Once the job is completed, this route converts the aggregated track and detection data in Redis into a JSON output format. It then clears out all data in Redis for the job, updates the final job status in the SQL database, optionally uploads the JSON output object to an object storage server, and optionally makes a callback to the endpoint listed in the job request.
Detection Response Route
The Detection Response Route is the re-entry point to the WFM. It unmarshals the protobuf responses from components and converts them into the Track and Detection objects used within the WFM. It then optionally performs each of the following actions: track merging, detection padding, detecting moving objects, and artifact extraction. It stores the track and detection data in the Redis database and optionally uploads artifacts to an object storage server. Then, it invokes the Job Router Route to see if any additional processing needs to be done.

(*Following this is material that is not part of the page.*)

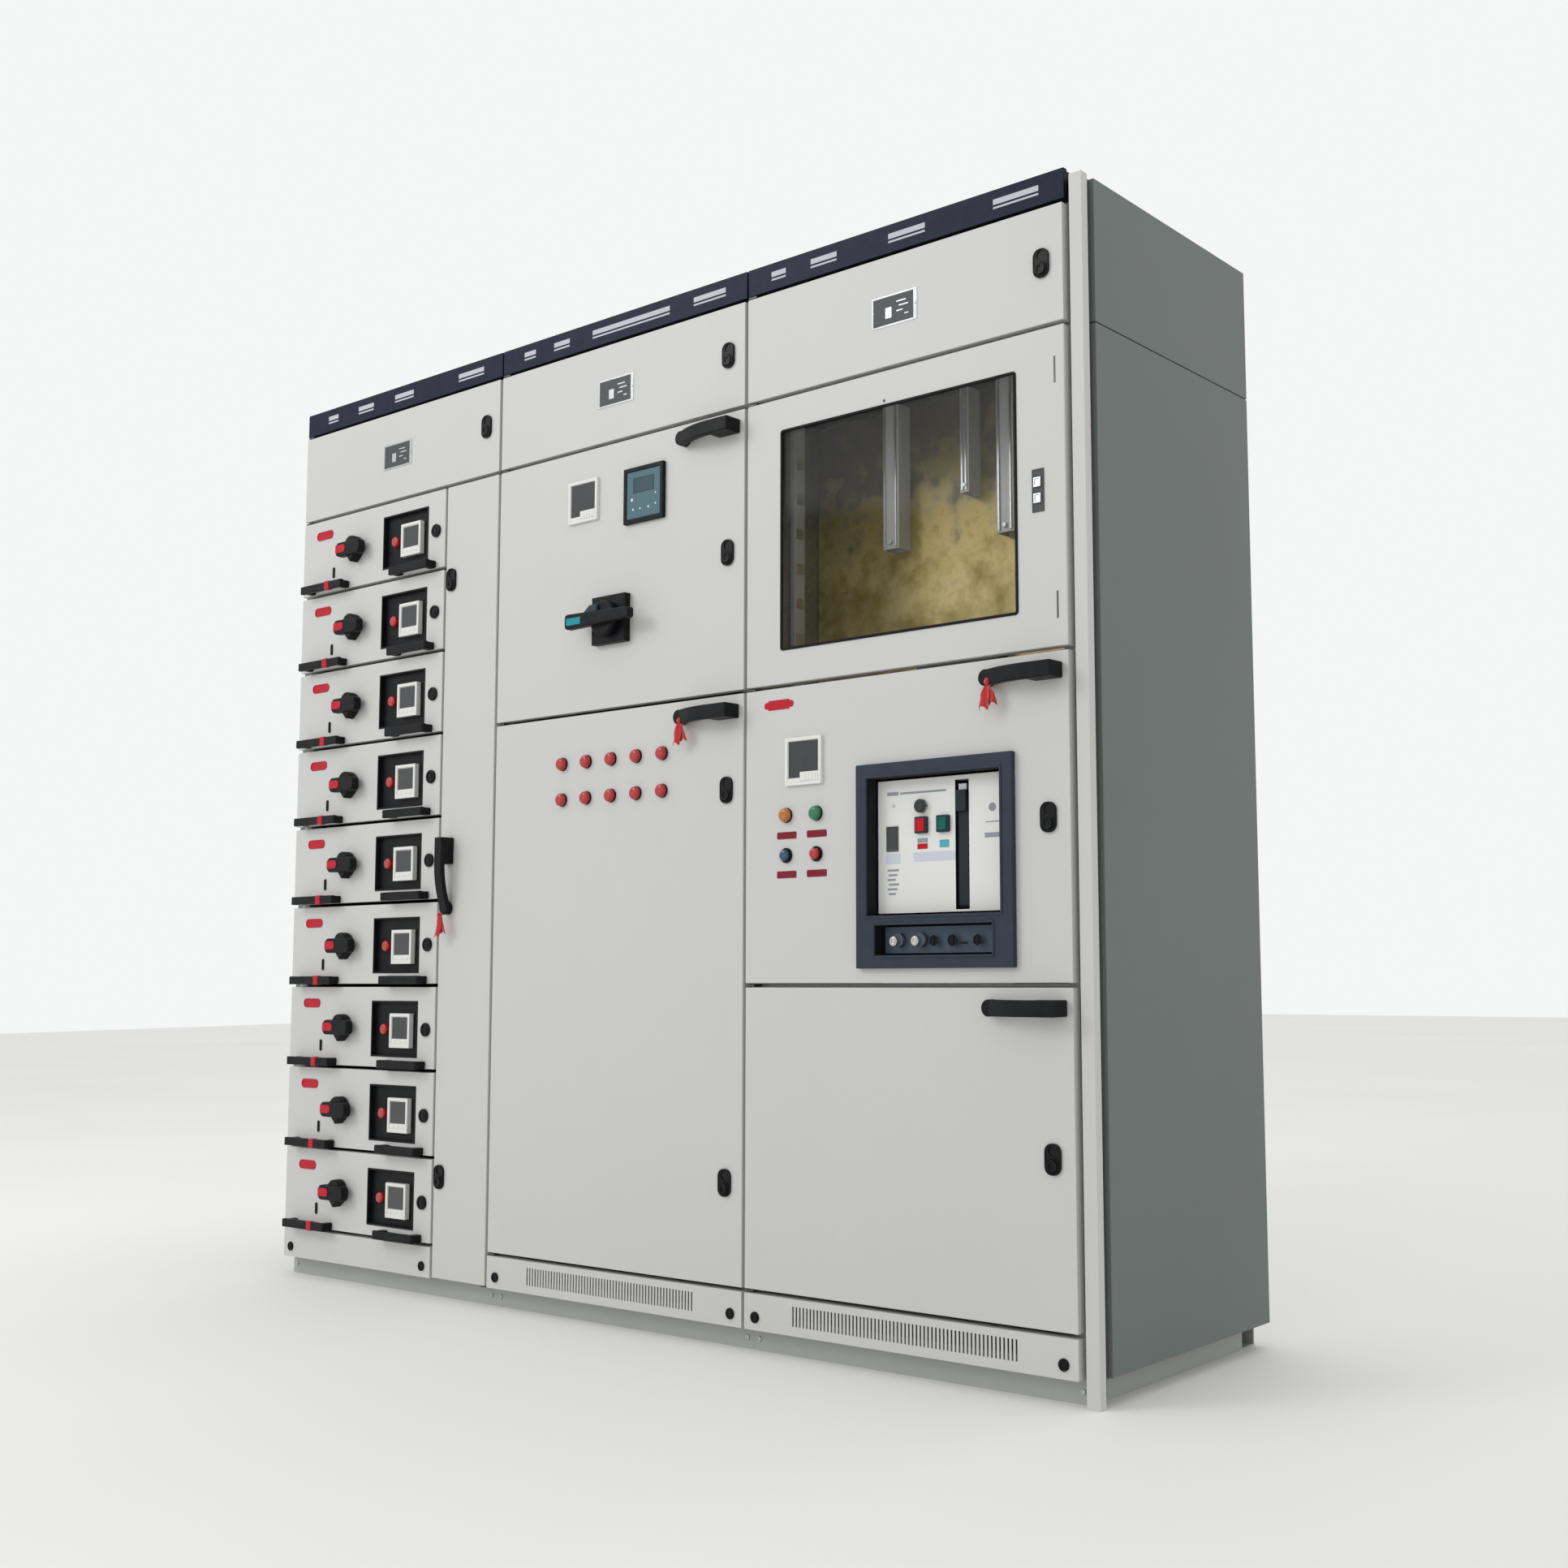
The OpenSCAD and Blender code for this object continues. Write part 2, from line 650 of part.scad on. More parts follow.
// A push-button cap with its stem through the door
module push_button(i) {
    x = button_x + i * lamp_pitch;
    z = button_z - lamp_pitch;
    color(i ? "#c11c1c" : "#2450a8") union() {
        bar_y(x, y_front - 6 - press, z, lamp_r - 4.3, 5);
        bar_y(x, y_front - 2 - press, z, lamp_r - 5, sheet + 8 + press);
    }
}

module base_door() {
    color("#d3d4d1") difference() {
        door(x_mid, x_right, z_door, z_one);
        lock_hole(base_lock);
    }
    pull(x_right - pull_in, z_one - pull_drop, pull_l, pull_out);
}

// Air circuit breaker

module breaker_body() {
    z0 = z_one + shelf_t + 4 + run_clear;
    x0 = surround_x - face_w / 2;
    color("#e3e4e2") difference() {
        block([x0, face_y, face_z - face_h / 2], [face_w, rack_room + 12, face_h]);
        block([lever_x - 16, face_y - 1, face_z - face_h / 2 + 4], [32, 34, face_h - 12]);
        for (x = [knob_x, on_x]) bar_y(x, face_y - 1, press_z, 8.3, 24);
    }
    color("#c7c9c8") {
        bar_y(knob_x, face_y - 6, face_z + 74, 13, 6);
        translate([lever_x - 17, face_y + 12, lever_z]) rotate([0, 90, 0]) cylinder(r = 4, h = 34);
    }
    color("#4a4e54") block([x0 + 0.2, y_front + 30 + rack_room, z0],
                           [face_w - 0.4, breaker_d - 70, surround_h - 60]);
    color("#b5703c") for (i = [0:2], z = [z0 + 90, z0 + 240])
        block([surround_x - 110 + i * 90, y_front + rack_room + breaker_d - 40, z], [40, 40, 20]);
}

// Spring-charging lever, turning on a pin across the slot at its lower end
module charging_lever() color("#3b434f") difference() {
    union() {
        block([lever_x - 12, face_y + 4, lever_z], [24, 12, lever_l]);
        block([lever_x - 12, face_y - 6, lever_z + lever_l - 42], [24, 10 + e, 40]);
        translate([lever_x - 12, face_y + 12, lever_z]) rotate([0, 90, 0]) cylinder(r = 8, h = 24);
    }
    translate([lever_x - 13, face_y + 12, lever_z]) rotate([0, 90, 0])
        cylinder(r = 4 + pin_clear, h = 26);
}

// ON and OFF caps on the breaker's front
module breaker_button(x, c) color(c) bar_y(x, face_y - press - 1, press_z, 8, 14);

// Withdrawable feeder unit: front, tray plates, apparatus and rear plug
module drawer(i) {
    x0 = x_left;
    z0 = z_top - i * module_h;
    px = x0 + unit_panel[0];
    pz = z0 + unit_panel[1];
    color("#d3d4d1") difference() {
        pan(x0 + gap / 2, unit_x1 - gap / 2, z0 + gap / 2, z0 + module_h - gap / 2);
        block([px - panel_w / 2, y_front - 1, pz - panel_h / 2], [panel_w, sheet + 2, panel_h]);
        bar_y(x0 + unit_switch[0], y_front - 1, z0 + unit_switch[1], 5 + pin_clear, sheet + 2);
    }
    color("#202124") difference() {
        block([px - panel_w / 2, y_front + e, pz - panel_h / 2], [panel_w, pan_t - 4, panel_h]);
        block([px - panel_w / 2 + sheet, y_front - 1, pz - panel_h / 2 + sheet],
              [panel_w - 2 * sheet, panel_sink + 1, panel_h - 2 * sheet]);
    }
    color("#e4e5e3") block([x0 + unit_meter[0] - unit_meter_w / 2, y_front - 2,
                            z0 + unit_meter[1] - unit_meter_w / 2],
                           [unit_meter_w, panel_sink + 2, unit_meter_w]);
    color("#c11c1c") bar_y(x0 + unit_lamp[0], y_front - 2, z0 + unit_lamp[1], 11, panel_sink + 2);
    color("#202124") bar_y(x0 + unit_lock[0], y_front - 5, z0 + unit_lock[1], 16, 5);
    for (p = unit_pulls)
        pull(x0 + p, z0 + unit_pull_z, unit_pull_l, unit_pull_out, grip = 10);
    color("#b8bbbd") {
        block([tray_x0, y_pan + weld, z0 + tray_z], [tray_w, tray_d, sheet]);
        for (x = [tray_x0, tray_x1 - sheet])
            block([x, y_pan + weld, z0 + tray_z + sheet + weld], [sheet, tray_d, tray_h]);
        block([tray_x0 + sheet + weld, y_pan + tray_d - sheet, z0 + tray_z + sheet + weld],
              [tray_w - 2 * sheet - 2 * weld, sheet, tray_h]);
    }
    color("#3a3d42") {
        block([x0 + unit_switch[0] - 60, y_pan + switch_back, z0 + tray_z + sheet + weld],
              [120, 110, 120]);
        block([x0 + unit_switch[0] - 45, y_pan + 250, z0 + tray_z + sheet + weld], [90, 110, 100]);
        block([x0 + 120, y_pan + tray_d + 2 * weld, z0 + tray_z + 30],
              [330, dropper_y - y_pan - tray_d - 2 * weld - run_clear, 60]);
    }
}

// Rotary handle of a feeder unit, with its shaft into the switch behind
module drawer_switch(i) {
    x = x_left + unit_switch[0];
    z = z_top - i * module_h + unit_switch[1];
    color("#1c1d1f") union() {
        bar_y(x, y_front - 10, z, 24, 9.7);
        block([x - 34, y_front - 30, z - 8], [68, 20 + e, 16]);
        bar_y(x, y_front - 1, z, 5, pan_t + 1 + switch_back - run_clear);
    }
}

base_frames();
frame();
roof_covers();
side_covers();
rear_covers();
name_boards();
kick_plates();
partitions();
mounting_plates();
drawer_runners();
busbars();
busbar_supports();
breaker_cradle();
hinge_pivots();
cover_screws();
top_door(0);  // top_door_left
top_door(1);  // top_door_middle
top_door(2);  // top_door_right
cable_door();
upper_door();
lower_door();
window_door();
breaker_door();
base_door();
window_glass();
upper_instruments();
signal_lamps();
breaker_surround();
isolator_handle();
push_button(0);  // blue_button
push_button(1);  // red_button
breaker_body();
charging_lever();
breaker_button(on_x, "#2f9a4a");  // on_button
breaker_button(knob_x, "#c11c1c");  // off_button
top_lock(0);  // top_lock_left
top_lock(1);  // top_lock_middle
top_lock(2);  // top_lock_right
lock(upper_lock);  // upper_door_lock
lock(lower_locks[0]);  // lower_door_lock
lock(breaker_lock);  // breaker_door_lock
lock(base_lock);  // base_door_lock
for (i = [1:drawers]) {
    drawer(i);
    drawer_switch(i);
}
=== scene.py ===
from math import cos, pi, radians, sin

import bpy
from mathutils import Matrix, Vector


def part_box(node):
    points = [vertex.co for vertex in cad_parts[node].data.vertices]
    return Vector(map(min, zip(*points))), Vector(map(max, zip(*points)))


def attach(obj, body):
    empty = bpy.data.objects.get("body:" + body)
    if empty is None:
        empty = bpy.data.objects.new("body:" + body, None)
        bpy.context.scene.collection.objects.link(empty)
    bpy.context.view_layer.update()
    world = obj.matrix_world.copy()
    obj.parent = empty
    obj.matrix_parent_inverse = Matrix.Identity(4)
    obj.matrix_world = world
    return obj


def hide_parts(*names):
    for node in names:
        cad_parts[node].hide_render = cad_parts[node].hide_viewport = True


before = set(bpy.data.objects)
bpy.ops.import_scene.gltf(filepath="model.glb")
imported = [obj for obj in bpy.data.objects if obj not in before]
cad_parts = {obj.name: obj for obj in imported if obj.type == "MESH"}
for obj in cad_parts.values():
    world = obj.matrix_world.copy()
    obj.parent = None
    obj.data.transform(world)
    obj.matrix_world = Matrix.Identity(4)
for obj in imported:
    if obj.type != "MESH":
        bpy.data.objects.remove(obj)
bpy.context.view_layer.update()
mm = 0.001

# Camera. It stands to the right of the line-up, a little under half its height, and looks
# slightly up along the fronts. The shift keeps the upright edges where a person's eye has them.
camera_place = Vector((2.926, -2.928, 0.760))
turn, pitch, roll = radians(36.82), radians(5.78), radians(-0.52)
ahead = Vector((-sin(turn) * cos(pitch), cos(turn) * cos(pitch), sin(pitch)))
right = Vector((cos(turn), sin(turn), 0))
up = right.cross(ahead)
axes = Matrix((right * cos(roll) + up * sin(roll), up * cos(roll) - right * sin(roll), -ahead))
lens = bpy.data.cameras.new("camera")
lens.sensor_width = 36
lens.lens = 40.69
lens.shift_x = -0.12
camera = bpy.data.objects.new("camera", lens)
camera.matrix_world = Matrix.Translation(camera_place) @ axes.transposed().to_4x4()
bpy.context.scene.collection.objects.link(camera)
bpy.context.scene.camera = camera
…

Markup Response Route (Not Shown)
Markup files are copies of the initial media with any detections visually highlighted in the frame. The Markup Response Route optionally uploads the markup files generated by the Markup component to an object storage server and persists the locations of these markup files in the SQL database.
Other Routes (Not Shown)
Additionally, there is a Detection Cancellation Route for cancelling detection requests sent to components, and a Markup Cancellation Route for cancelling requests sent to the Markup component.
Also, there is a DLQ Route for handling messages that appear in the ActiveMQ Dead Letter Queue (DLQ), which usually indicates a component failure or inability to deliver a message. In these cases, the job is terminated with an error condition.